End-to-end solar power solutions offer another excellent path to resiliency. A comprehensive consultant will handle the complex project analysis and cash flow assessments required for commercial solar arrays. Once installed, solar provides highly predictable, long-term energy savings that shield your property from volatile utility rate hikes.
Verifying Performance to Protect Your Investment
A common question from property managers is how to ensure new energy upgrades actually perform as promised over time. You want to be certain that the capital you invested is actively lowering your emissions and avoiding LL97 penalties.
The answer lies in robust Measurement & Verification (M&V) systems. You cannot rely on broad estimates once the equipment is installed. You need concrete data to track performance, verify energy savings, and confirm that the hardware operates at peak efficiency.
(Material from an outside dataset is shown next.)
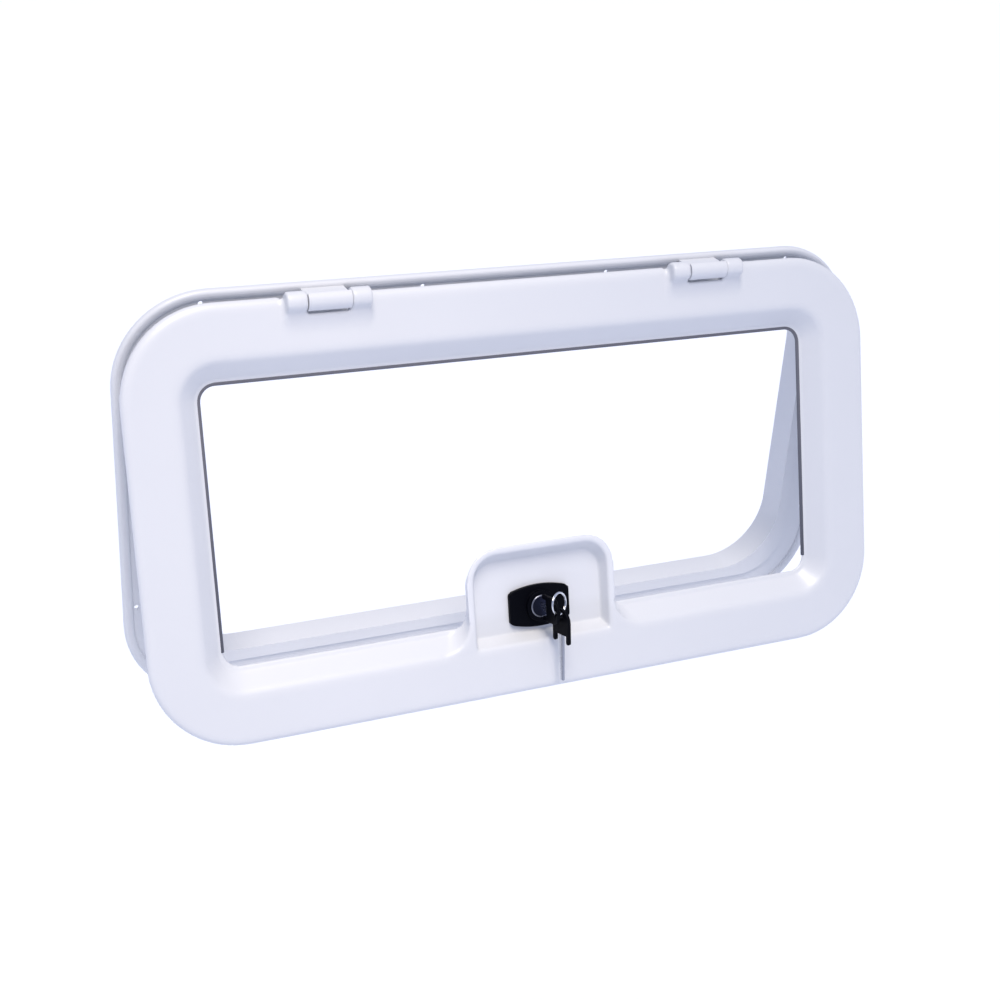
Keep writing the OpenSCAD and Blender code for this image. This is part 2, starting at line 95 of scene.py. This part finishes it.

Ongoing monitoring and technology integration allow you to make data-driven operational choices. If a system starts underperforming, M&V software alerts your facility team immediately. This proactive approach ensures your building consistently meets LL97 targets year after year, safeguarding your real estate investment.
Conclusion
New York City’s strict local laws do not have to be a threat to your bottom line. Mandates like Local Law 97 should be viewed as a strategic opportunity to drive real estate value, rather than just a penalty to avoid.
By combining strategic ASHRAE audits, government incentive programs, and advanced energy systems like CHP and Solar, you can drastically reduce your operating expenses. These deliberate upgrades maximize your Net Operating Income and compress your capitalization rates, leading to a much higher asset valuation.
Achieving these results requires expertise. Working with a comprehensive energy efficiency consulting firm provides total peace of mind. They guide your portfolio through the entire process, moving smoothly from initial compliance planning to vendor implementation and ongoing performance verification. By partnering with the right experts, you protect your assets today and secure their value for the future.